How office layout changes the totals
A larger office or a former primary bedroom uses more. If your office is a 13 by 15 former primary bedroom rather than an 11 by 12 spare room, the perimeter grows and so do the gallons. The same formula applies, you just plug in the bigger perimeter, and the answer climbs toward 3 gallons of wall paint for two coats.
A shared or combined office adds wall. Offices that double as a guest room or sit in a combined den often have more wall sections and sometimes a higher ceiling. Measure each wall section, including any half walls or knee walls, so a combined layout does not leave you short.
A wall of windows cuts the total. Some offices are chosen for their light and have large or multiple windows. Each window you subtract reduces paintable wall, so a bright office can need a little less wall paint than its footprint suggests. Subtract every window accurately rather than rounding past them.

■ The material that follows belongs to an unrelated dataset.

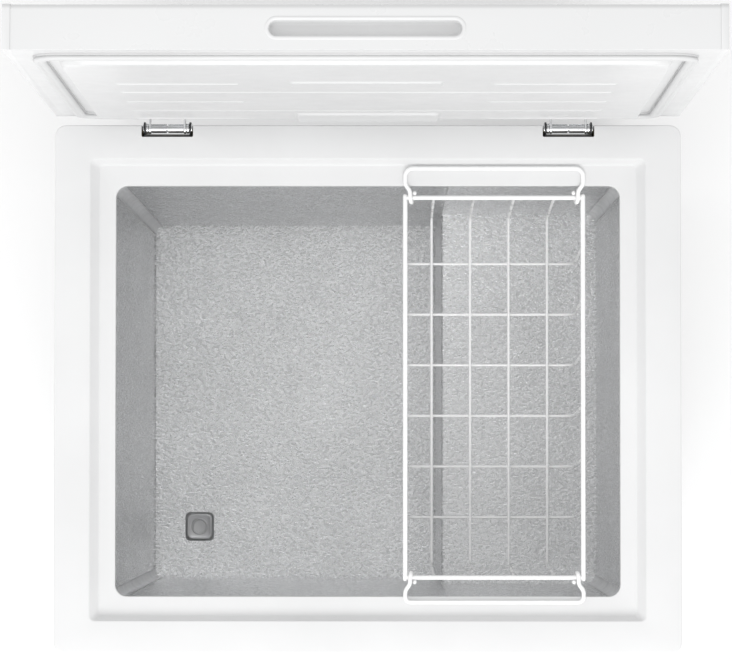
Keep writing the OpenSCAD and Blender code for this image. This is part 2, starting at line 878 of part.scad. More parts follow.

Frequently asked questions
How many gallons of paint for a home office?
A bedroom size home office needs about 2 gallons of wall paint for two coats, plus a half gallon of ceiling paint and a quart of trim enamel. Adding a separate accent wall color means buying 1 more gallon for that feature color.
How much paint for a home office accent wall?
A single accent wall is usually 90 to 110 square feet. Two coats is under 1 gallon, but deep feature colors often need an extra coat or a tinted primer, so buy a full gallon of the accent color to avoid running short on the hardest shade to match.
Do built in shelves change how much paint I need?
Built ins reduce paintable wall area, so you buy a little less wall paint, but they add casing and shelf edges that take more cut in and a bit more trim enamel. Subtract the covered wall area, then add a small amount to your trim budget.
Do I need primer in a home office?
Prime when the walls are bare drywall, freshly patched, stained, or going from a dark color to a lighter one. In those cases plan about 1 gallon of primer. Repainting a similar color over a sound finish usually lets you skip it.
How much ceiling paint for a home office?
Multiply length by width for ceiling square footage. An 11 by 12 ceiling is 132 square feet, which is just under a half gallon for two coats. Use dedicated ceiling paint for a flat, hide friendly finish rather than wall paint.
What if my office has higher ceilings?
Taller walls raise your gallons directly. Going from 8 to 9 foot ceilings adds about 12 percent to wall area, and 8 to 10 feet adds 25 percent. Recompute wall area as perimeter times the actual height before buying.